In my view, teaching is fundamentally an interactive dialogue and collaborative process. Teaching has the goal, on the one hand, of teaching the skills to creatively think through issues and to practically address problems and, on the other hand, of learning the needs and motivations of students in order facilitate the dynamics of productive exchange. Teaching, in other words, is a two way, collaborative process that builds on mutual trust, respect, and responsibility. It is the responsibility of the teacher to create a positive and safe environment for these attitudes, dynamics, and objectives to flourish. This is achieved only in part through course structure and design; care for student learning, including understanding motivations, attending to needs, and flexibility in response to emergent conditions, are also crucial conditions. When this view of teaching is developed and put into practice, the teacher-student binary is displaced and new roles surface, which is that of individual participants collaborating in a joint venture. The teacher is less a "teacher" in the inherited sense of the term and more of a facilitator to and a role model for the learning process. This shift in role and dynamics is the fundamental basis for "student," that is, participant, control and ownership of learning.

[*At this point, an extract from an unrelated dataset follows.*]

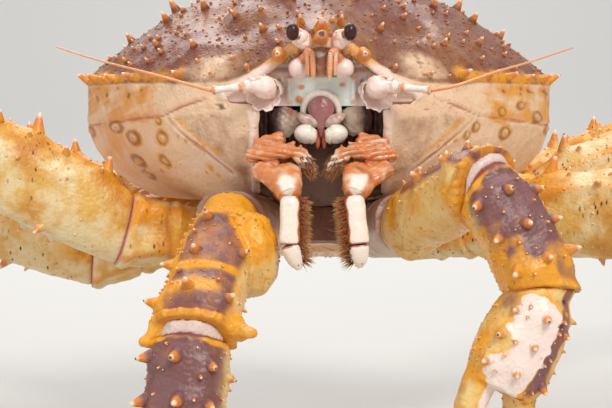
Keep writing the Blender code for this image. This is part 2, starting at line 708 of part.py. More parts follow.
# Rows of spines on each piece: angle round it, first and last place, count, length, radius.
LEG_SPINES = dict(
    merus=((90, 0.10, 0.90, 5, 0.0095, 0.0030), (140, 0.25, 0.93, 3, 0.0060, 0.0022),
           (-60, 0.2, 0.9, 2, 0.0055, 0.0022)),
    carpus=((80, 0.15, 0.85, 3, 0.0090, 0.0028), (35, 0.3, 0.8, 2, 0.0070, 0.0024),
            (145, 0.3, 0.8, 2, 0.0065, 0.0022)),
    propodus=((85, 0.08, 0.80, 4, 0.0065, 0.0022), (20, 0.2, 0.7, 2, 0.0050, 0.0020)),
)


def leg_directions(name, sign):
    """The unit vector of each piece. The propodus is pitched so that the tip reaches the floor."""
    root, hip, merus, carpus, dactyl_pitch, size = LEGS[name]
    raised = ((HIP_LENGTH, hip), (MERUS_LENGTH, merus), (CARPUS_LENGTH, carpus))
    knee = root[2] + sum(length * size * math.sin(math.radians(pitch)) for length, (_, pitch) in raised)
    fall = knee + DACTYL_LENGTH * size * math.sin(math.radians(dactyl_pitch))
    propodus_pitch = -math.degrees(math.asin(fall / (PROPODUS_LENGTH * size)))
    angles = (hip, merus, carpus, (carpus[0], propodus_pitch), (carpus[0], dactyl_pitch))
    lengths = (HIP_LENGTH, MERUS_LENGTH, CARPUS_LENGTH, PROPODUS_LENGTH, DACTYL_LENGTH)
    ways = [(toward(h, p, sign), length * size) for (h, p), length in zip(angles, lengths)]
    return Vector(mirrored(root, sign)), ways


def walking_leg(name, sign, draw):
    """A leg's five pieces, from the hip outwards."""
    size = LEGS[name][-1]
    start, parts = leg_directions(name, sign)
    depth = MERUS_DEPTH * (0.5 + 0.5 * size)
    specs = (
        ("hip", HIP_ROWS, 10, 2, 0.0), ("merus", MERUS_ROWS, 10, 6, 0.004),
        ("carpus", CARPUS_ROWS, 8, 4, 0.002), ("propodus", PROPODUS_ROWS, 8, 4, 0.002),
        ("dactyl", DACTYL_ROWS, 6, 5, 0.006),
    )
    made = []
    for i, (piece, rows, sides, steps, bow) in enumerate(specs):
        along, length = parts[i]
        end = start + along * length
        level = Vector((0, 0, 1))
        tube = Tube(start, end, level, scaled(rows, depth), bow=bow * size, square=2.2)
        start_cut = end_cut = None
        if i:
            normal = halfway(parts[i - 1][0], along)
            start_cut = (start + normal * GAP / 2, normal)
        if i < len(specs) - 1:
            normal = halfway(along, parts[i + 1][0])
            end_cut = (end - normal * GAP / 2, normal)
        else:
            end_cut = ((0, 0, 0), (0, 0, -1))
        obj = limb(f"{name}_{piece}", tube, shell("leg"), sides, steps, start_cut, end_cut)
        if piece in LEG_SPINES:
            spines = [
                spine
                for angle, first, last, count, long, radius in LEG_SPINES[piece]
                for spine in row_of_spines(tube, angle, first, last, count, long * size, radius * size, draw)
            ]
            fuse(obj, spines)
        made.append(obj)
        start = end
    return made


# Claws. Joints from the root: hip, start of the merus, of the carpus, of the palm, of the fingers, tips.

CLAW_JOINTS = dict(
    left=((0.0220, -0.0460, 0.1080), (0.0310, -0.0850, 0.1155), (0.0530, -0.1350, 0.1320),
          (0.0695, -0.1500, 0.0990), (0.0540, -0.1560, 0.0690), (0.0460, -0.1590, 0.0400)),
    right=((-0.0220, -0.0460, 0.1100), (-0.0325, -0.0860, 0.1150), (-0.0418, -0.1400, 0.0835),
           (-0.0450, -0.1540, 0.0420), (-0.0300, -0.2000, 0.0230), (-0.0140, -0.2320, 0.0110)),
)
CLAW_SIZE = dict(left=0.93, right=1.03)
# Round outgrowths of the ischium at the root of each claw's merus: centre and radii.
CLAW_LOBES = dict(
    left=((0.0326, -0.0900, 0.1157), (0.0110, 0.0120, 0.0135)),
    right=((-0.0248, -0.1000, 0.1052), (0.0100, 0.0120, 0.0155)),
)
# Pointed wings beside the wrist joint: root, tip and radius.
CLAW_WINGS = dict(
    left=(((0.0620, -0.1350, 0.1320), (0.0688, -0.1370, 0.1342), 0.0040),
          ((0.0470, -0.1330, 0.1270), (0.0405, -0.1360, 0.1290), 0.0035)),
    right=(((-0.0510, -0.1390, 0.0850), (-0.0592, -0.1420, 0.0796), 0.0052),
           ((-0.0320, -0.1380, 0.0870), (-0.0213, -0.1420, 0.0838), 0.0055)),
)
CLAW_HIP_ROWS = ((0, 0.0110, 0.0105, 0.0105), (0.5, 0.0130, 0.0115, 0.0120), (1, 0.0130, 0.0115, 0.0120))
CLAW_MERUS_ROWS = (
    (0, 0.0105, 0.0110, 0.0115), (0.3, 0.0120, 0.0125, 0.0125), (0.75, 0.0125, 0.0130, 0.0120),
    (0.93, 0.0135, 0.0130, 0.0120), (1, 0.0125, 0.0115, 0.0110),
)
CLAW_CARPUS_ROWS = (
    (0, 0.0095, 0.0095, 0.0090), (0.2, 0.0120, 0.0120, 0.0105), (0.7, 0.0122, 0.0125, 0.0110),
    (0.93, 0.0125, 0.0120, 0.0110), (1, 0.0110, 0.0105, 0.0100),
)
PALM_ROWS = (
    (0, 0.0090, 0.0085, 0.0085), (0.2, 0.0125, 0.0110, 0.0105), (0.7, 0.0140, 0.0118, 0.0110),
    (1, 0.0120, 0.0095, 0.0090),
)
FINGER_ROWS = (
    (0, 0.0070, 0.0060, 0.0060), (0.4, 0.0058, 0.0055, 0.0050), (0.8, 0.0036, 0.0034, 0.0032),
    (1, 0.0012, 0.0014, 0.0012),
)
CLAW_SPINES = dict(
    merus=((95, 0.25, 0.88, 3, 0.0060, 0.0024), (40, 0.5, 0.9, 2, 0.0055, 0.0022),
           (150, 0.55, 0.9, 2, 0.0055, 0.0022)),
    carpus=((90, 0.2, 0.82, 3, 0.0055, 0.0024), (45, 0.25, 0.8, 3, 0.0050, 0.0022),
            (140, 0.2, 0.82, 3, 0.0060, 0.0024), (0, 0.3, 0.7, 2, 0.0045, 0.0020)),
    palm=((90, 0.25, 0.8, 3, 0.0045, 0.0022), (50, 0.3, 0.8, 2, 0.0040, 0.0020),
          (135, 0.3, 0.8, 3, 0.0045, 0.0022)),
)
# Which way the back of each claw piece faces: the hip, merus, carpus and palm.
CLAW_BACKS = dict(
    left=((0, 0, 1), (0.2, -0.2, 1), (0.35, -1, 0.25), (0.25, -1, 0.1)),
    right=((0, 0, 1), (-0.1, -0.4, 1), (-0.2, -1, 0.1), (-0.3, -0.5, 1)),
)


def claw(side, draw):
    """A claw's five pieces, from the hip outwards, with the moving finger last."""
    joints = [Vector(p) for p in CLAW_JOINTS[side]]
    size = CLAW_SIZE[side]
    ways = [(b - a).normalized() for a, b in zip(joints, joints[1:])]
    specs = (
        ("hip", CLAW_HIP_ROWS, 10, 2, "leg"), ("merus", CLAW_MERUS_ROWS, 10, 4, "claw"),
        ("carpus", CLAW_CARPUS_ROWS, 12, 4, "claw"), ("palm", PALM_ROWS, 12, 4, "claw"),
    )
    made = []
    for i, (piece, rows, sides, steps, kind) in enumerate(specs):
        tube = Tube(joints[i], joints[i + 1], CLAW_BACKS[side][i], scaled(rows, size))
        start_cut = end_cut = None
        if i:
            normal = halfway(ways[i - 1], ways[i])
            start_cut = (joints[i] + normal * GAP / 2, normal)
        if piece != "palm":
            normal = halfway(ways[i], ways[i + 1])
            end_cut = (joints[i + 1] - normal * GAP / 2, normal)
        else:
            end_cut = (joints[i + 1] + ways[i] * 0.002, ways[i])
        obj = limb(f"claw_{side}_{piece}", tube, shell(kind), sides, steps, start_cut, end_cut)
        spines = []
        if piece in CLAW_SPINES:
            for angle, first, last, count, long, radius in CLAW_SPINES[piece]:
                spines += row_of_spines(tube, angle, first, last, count, long * size, radius * size, draw)
        made.append((obj, tube, spines))
    palm, palm_tube, palm_spines = made[-1]
    across = palm_tube.turn @ Vector((0, 1, 0))
    tip, grip = joints[-1], joints[-2]
    fixed = Tube(
        grip - ways[3] * 0.010 * size - across * 0.0062 * size, tip - across * 0.0040 * size, -across,
        scaled(FINGER_ROWS, size), bow=0.0035 * size, square=2.2,
    )
    moving = Tube(
        grip - ways[3] * 0.003 * size + across * 0.0072 * size, tip + across * 0.0045 * size, across,
        scaled(FINGER_ROWS, size * 0.95), bow=0.0038 * size, square=2.2,
    )
    fuse(palm, [limb("finger", fixed, None, 8, 5), *palm_spines])
    finger = limb(f"claw_{side}_finger", moving, shell("claw"), 8, 5)
    carve(palm, [finger])
    growths = made[1][2]
    growths.append(ball(*CLAW_LOBES[side]))
    for root, end, radius in CLAW_WINGS[side]:
        root, end = Vector(root), Vector(end)
        growths.append(cone(root, end - root, (end - root).length, radius, sides=6, sink=0.004))
    for obj, _, spines in made[:-1]:
        fuse(obj, spines)
    carve(made[1][0], [made[0][0], made[2][0]])
    return [obj for obj, _, _ in made] + [finger]


# Each side's hips from the claw backwards, by their place in the list of hips.
HIP_ORDER = ((6, 0, 2, 4), (7, 1, 3, 5))
HOLLOW_FRONT = -0.130
SHARP_ANGLE = math.radians(35)


def centre_on_floor(root, nodes):
    """Moves the whole crab so that the origin is on the floor, under the middle of its box."""
    bpy.context.view_layer.update()
    graph = bpy.context.evaluated_depsgraph_get()
    corners = []
    for node in nodes:
        evaluated = node.evaluated_get(graph)
        mesh = evaluated.to_mesh()
        corners += [evaluated.matrix_world @ v.co for v in mesh.vertices]
        evaluated.to_mesh_clear()
    for axis in (0, 1):
        values = [c[axis] for c in corners]
        root.location[axis] = -(min(values) + max(values)) / 2


def main():
    for obj in list(bpy.data.objects):
        bpy.data.objects.remove(obj)
    draw = random.Random(SEED)
    body = thorax()
    base, flap = abdomen()
    hips, others = [], []
    for name in LEGS:
        pieces = walking_leg(name, 1 if name.endswith("left") else -1, draw)
        hips.append(pieces[0])
        others += pieces[1:]
    for side, _ in SIDES:
        pieces = claw(side, draw)
        hips.append(pieces[0])
        others += pieces[1:]
    for row in HIP_ORDER:
        for ahead, behind in zip(row, row[1:]):
            carve(hips[behind], [hips[ahead]])
    back = carapace_shell()
    fuse(back, carapace_spines(draw) + rostrum())
    hollow = extruded("hollow", face_outline(), HOLLOW_FRONT, FACE_BACK)
    boolean(back, [hollow], "DIFFERENCE")
    plate, lips = faceplate(), mouth()
    feelers, eyes, jaws = [], [], []
    for side, sign in SIDES:
        eyes.append(eye(side, sign))
        feelers.append((antennule(side, sign), *antenna(side, sign)))
        jaws += jaw_legs(side, sign)
    stalks = [stalk for stalk, _ in eyes]
    bases = [piece for inner, outer, _ in feelers for piece in (inner, outer)]
    carve(plate, [*stalks, *bases, lips])
    carve(back, [*stalks, *bases, *hips, base])
    carve(body, [*hips, base, flap])
    nodes = [back, plate, lips, body, base, flap, *hips, *others, *jaws]
    nodes += [piece for pair in eyes for piece in pair] + [piece for group in feelers for piece in group]
    root = bpy.data.objects.new("crab", None)
    bpy.context.scene.collection.objects.link(root)
    centre_on_floor(root, nodes)
    for node in nodes:
        node.parent = root
        if node.type == "MESH":
            node.data.shade_smooth()
            node.data.set_sharp_from_angle(angle=SHARP_ANGLE)


main()
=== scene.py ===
import math
import random
import bpy
import numpy as np
from mathutils import Matrix, Vector
from mathutils.kdtree import KDTree


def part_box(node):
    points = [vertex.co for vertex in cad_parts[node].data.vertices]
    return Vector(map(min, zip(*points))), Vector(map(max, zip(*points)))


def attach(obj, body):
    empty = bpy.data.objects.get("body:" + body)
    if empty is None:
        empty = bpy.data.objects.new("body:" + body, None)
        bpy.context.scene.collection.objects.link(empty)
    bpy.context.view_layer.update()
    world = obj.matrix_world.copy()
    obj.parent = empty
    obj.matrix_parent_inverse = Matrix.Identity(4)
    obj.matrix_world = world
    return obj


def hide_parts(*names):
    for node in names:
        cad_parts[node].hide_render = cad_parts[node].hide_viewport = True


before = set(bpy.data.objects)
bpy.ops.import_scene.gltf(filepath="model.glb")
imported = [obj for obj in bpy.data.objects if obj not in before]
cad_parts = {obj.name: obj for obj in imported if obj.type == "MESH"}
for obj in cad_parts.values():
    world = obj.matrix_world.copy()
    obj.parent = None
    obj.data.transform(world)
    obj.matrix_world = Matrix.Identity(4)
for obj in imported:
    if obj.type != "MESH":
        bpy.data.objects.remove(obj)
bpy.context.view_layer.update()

# the crab is drawn about its own midline, and this moves it to where the frame has it
plateBack = -0.0663
eyeBoxes = [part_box("eye_" + side) for side in ("left", "right")]
shift = np.array((
    sum(corner.x for box in eyeBoxes for corner in box) / 4,
    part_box("faceplate")[1].y - plateBack,
    0.0,
))
sides = (("left", 1), ("right", -1))
tau = math.tau
markNames = ("tip", "side", "spots", "warm", "pale", "deep", "grain")


# numbers

def readTable(rows, places):
    table = np.array(rows, float)
    keys, values = table[:, 0], table[:, 1:]
    places = np.clip(np.asarray(places, float), keys[0], keys[-1])
    i = np.clip(np.searchsorted(keys, places) - 1, 0, len(keys) - 2)
    before, after = np.maximum(i - 1, 0), np.minimum(i + 2, len(keys) - 1)
    span = (keys[i + 1] - keys[i])[..., None]
    s = (places - keys[i])[..., None] / span
    slopeLow = (values[i + 1] - values[before]) / (keys[i + 1] - keys[before])[..., None] * span
    slopeHigh = (values[after] - values[i]) / (keys[after] - keys[i])[..., None] * span
    return (
        (2 * s**3 - 3 * s**2 + 1) * values[i] + (s**3 - 2 * s**2 + s) * slopeLow
        + (3 * s**2 - 2 * s**3) * values[i + 1] + (s**3 - s**2) * slopeHigh
    )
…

In designing courses, I seek to match strategies and styles of teaching to the particular contexts, participants, and situations. Nonetheless, I feel that the goals of collaborative dialogue and critical thinking must primarily rely on close reading and analysis of texts or on addressing practical problems. Thus, the types of courses that accentuate these objectives and corresponding methods are the seminar and the workshop or practicum. Fundamental to successful discussion requires providing participants the time to develop and to verbalize their thoughts. The ethic of listening is an important means by which to create respect and a safe environment. My role as facilitator is to figure out ways to engage participants in dialogue with each other. My learning from their own understandings and experiences helps me to do this and encourages their ownership of and opening up to the adventure of learning. By creating an agenda of collaborative discovery in the analysis and understanding of the text or problem at hand, we explore together the ideas that participants introduce into discussion. In this way we challenge ourselves and each other to critically assess, further question, and creatively develop lines of thinking or practice in relationship to an issue. Independent, critical and creative thinking is further enabled when we separate the merit of ideas from the ego of participants. Collaborative dialogue, infused with ethics of listening, responsibility, and ownership, compels and enables the brainstorming and risk-taking that expands group understandings and enhances individual thinking.

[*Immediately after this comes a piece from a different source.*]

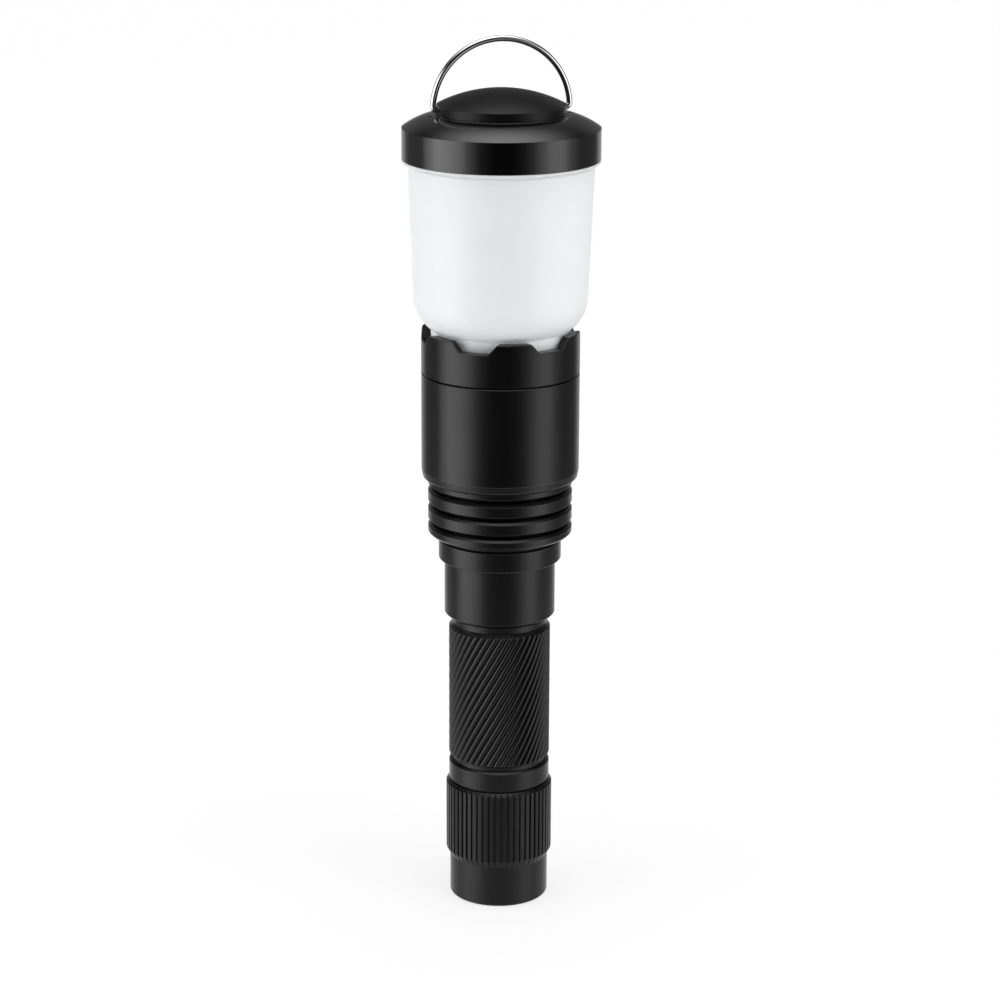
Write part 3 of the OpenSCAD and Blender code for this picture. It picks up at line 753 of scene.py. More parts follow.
def frosted_white():
    """Frosted translucent white plastic."""
    base = tone("frosted")
    made, tree, shader = principled(
        "Frosted diffuser", base, Subsurface_Weight=0.75, Subsurface_Radius=(1.0, 1.0, 1.0),
        Subsurface_Scale=6 * MM)
    cloud = remap(tree, noise(tree, 55.0, 3.0, 0.5), 0.35, 0.65, 0.0, 1.0)
    frost = noise(tree, 5200.0, 2.0, 0.6)
    feed(tree, shader, {
        "Base Color": blend_colour(tree, cloud, scaled(base, 0.972), base),
        "Roughness": remap(tree, frost, 0.3, 0.7, 0.36, 0.50)})
    bump(tree, shader, frost, 0.35, 0.01)
    return made


def moulded(name, base, roughness, grain=3000.0, depth=0.006, scatter=0.0):
    """Moulded plastic or rubber with a fine texture and slightly uneven colour."""
    made, tree, shader = principled(
        name, base, Subsurface_Weight=scatter, Subsurface_Scale=2 * MM)
    patch = remap(tree, noise(tree, 160.0, 4.0, 0.6), 0.35, 0.65, 0.0, 1.0)
    fine = noise(tree, grain, 2.0, 0.5)
    feed(tree, shader, {
        "Base Color": blend_colour(tree, patch, scaled(base, 0.9), base),
        "Roughness": remap(tree, fine, 0.3, 0.7, roughness - 0.05, roughness + 0.05)})
    bump(tree, shader, fine, 0.4, depth)
    return made


def bright_metal(name, base, roughness, stain):
    """Bare metal with drawing lines and a slight stain."""
    made, tree, shader = principled(name, base, Metallic=1.0)
    texture = use_group(
        tree, "Turned grain", grain_group, Grain=7000.0, Rings=4200.0, Ring_share=0.4)
    share = remap(tree, texture["Handling"], 0.35, 0.7, 0.0, 1.0)
    feed(tree, shader, {
        "Base Color": blend_colour(tree, share, base, stain),
        "Roughness": remap(
            tree, texture["Handling"], 0.3, 0.7, roughness * 0.8, roughness * 1.3)})
    bump(tree, shader, texture["Height"], 0.3, 0.002)
    return made


def solder_mask():
    """Green circuit board with faint tracks."""
    base = tone("board")
    made, tree, shader = principled("Circuit board", base, Roughness=0.32)
    tracks = add(tree, "ShaderNodeTexVoronoi", feature="DISTANCE_TO_EDGE", distance="CHEBYCHEV")
    feed(tree, tracks, {"Scale": 420.0, "Vector": object_point(tree)})
    line = remap(tree, tracks.outputs["Distance"], 0.05, 0.09, 1.0, 0.0)
    feed(tree, shader, {"Base Color": blend_colour(tree, line, base, scaled(base, 1.9))})
    bump(tree, shader, line, 0.5, 0.02)
    return made


def shrink_wrap():
    """Shrink wrap of the cell, with bare ends."""
    base = tone("wrap")
    low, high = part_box("battery")
    made, tree, shader = principled("Battery wrap", base)
    z = split(tree, object_point(tree))["Z"]
    near_top = remap(tree, z, high.z - 0.9 * MM, high.z - 0.7 * MM, 0.0, 1.0)
    near_foot = remap(tree, z, low.z + 0.1 * MM, low.z + 0.2 * MM, 1.0, 0.0)
    bare = maths(tree, "MAXIMUM", near_top, near_foot)
    crease = noise(tree, 260.0, 4.0, 0.6)
    shade = blend_colour(tree, remap(tree, crease, 0.4, 0.6, 0.0, 0.4), base, (0.02, 0.07, 0.2))
    feed(tree, shader, {
        "Base Color": blend_colour(tree, bare, shade, (0.62, 0.62, 0.6)), "Metallic": bare,
        "Roughness": remap(tree, crease, 0.3, 0.7, 0.2, 0.36)})
    bump(tree, shader, crease, 0.4, 0.03)
    return made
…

I seek to achieve a balance between seminar-style dialogue and lecture-style presentation of necessary background knowledge. One way that I as a facilitator in the classroom can aide learning is by placing concepts into the contexts of intellectual debates and history. Understanding the intellectual traditions, history, and disciplinary contexts of the ideas discussed in class are critical tools for participants to be able to contextualize texts chosen for seminar discussion and to create a foundation of knowledge on which participants can build in their later coursework.

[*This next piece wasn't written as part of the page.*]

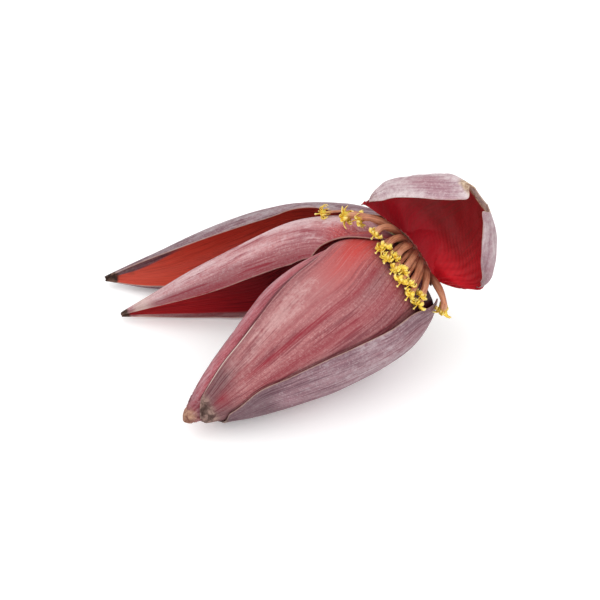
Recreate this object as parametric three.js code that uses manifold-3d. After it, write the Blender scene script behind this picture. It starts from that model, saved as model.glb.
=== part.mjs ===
// A banana blossom, cut and lying on its side: a closed purple bud on a short cut
// stalk, three bracts that have lifted away from it, and the hands of small tubular
// flowers that grew in their axils.
//
// Millimetres, +Z up.  The origin is under the middle of the object, on the surface
// that it lies on.  Along the bud, a place is given by three numbers: t, the share of
// the way from the broad end to the point; phi, the angle about the bud's line in
// degrees, 0 on the side turned up and forward and 90 on its right; and the radius.
import * as THREE from 'three';
import { mergeVertices } from 'three/addons/utils/BufferGeometryUtils.js';
import Module from 'manifold-3d';

const wasm = await Module();
wasm.setup();

const RAD = Math.PI / 180;
const { clamp, lerp, smoothstep } = THREE.MathUtils;
const V = (x, y, z) => new THREE.Vector3(x, y, z);

// ---- driving dimensions ----------------------------------------------------------

const BUD_BASE = V(89.6, 1.6, 77.3); // middle of the broad end
const BUD_TIP = V(-74.6, -112.2, 15.3); // the point
const FACING = V(0, -0.788, 0.616); // the way that the opened side looks
// How far the bud's line bows to its right, and the radius of the packed heart, at
// even steps from the broad end to the point.
const BUD_BOW = [0, 3, 4, 3, 1.2, 0.2, 0, 0, -0.6, -1.3, 0];
const BUD_OUTLINE = [16, 31, 39.5, 42.5, 42.6, 40.2, 34.3, 27.3, 19.7, 10.2, 0];
// The heavy belly sags toward the surface that it lies on: t where the sag starts and
// ends, and the angle that it is deepest at and how far that spreads.
const SAG = { depth: 6, from: 0.08, to: 0.6, phi: 146, spread: 62 };

const SHEET = 1.8; // thickness of a bract
const GAP = 0.8; // between two layers of bracts
const EDGE_THINNING = 0.45; // share of the thickness lost at a bract's margins
const POINT_THINNING = 0.3; // and at its point
const ENDS_FINER = 0.08; // crowds the rows of a bract's mesh toward its two ends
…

My own family background, which includes artists, filmmakers, philosophers, and anthropologists, has contributed to my interdisciplinary approach and outlook. My interdisciplinary concerns are manifest in my use of a range of scholarship from the arts, humanities, and social science disciplines, as well as in my use of written, performative, visual image, and film texts. I develop courses that juxtapose "classics" from established canons and texts from minority traditions, non-Western cultures, and counter discourses. Interdisciplinary teaching has the advantage not only of providing learners with a broad array of methods and toolkits, but it inspires them to creatively apply these tools in innovative and alternative ways. In teaching interdisciplinary methodologies, it is important to teach the rigor of discipline without the constraints of disciplinary paradigms.

Teaching and research are two interconnected passions in my life. For me as a cultural anthropologist, research is fundamentally a way of learning from a community. Building on the principle that research is community based learning, I have explored pedagogical methodologies that bring students into sites of fieldwork for experiential learning and that bring research processes into the classroom. These forms of learning are particularly well suited for developing participatory action research and for the exploration of alternative ways of conceiving and designing the results of learning. In particular, experiential learning can lead to practical, artistic, performative, or multimedia projects that seek to contribute to community needs and that speak to engagement between student-researchers and community. The work that I have conducted in creating interdisciplinary field school programs are a primary expression and avenue for my continued development of an experimental fieldwork based in an engaged commitment to students and community members that participate.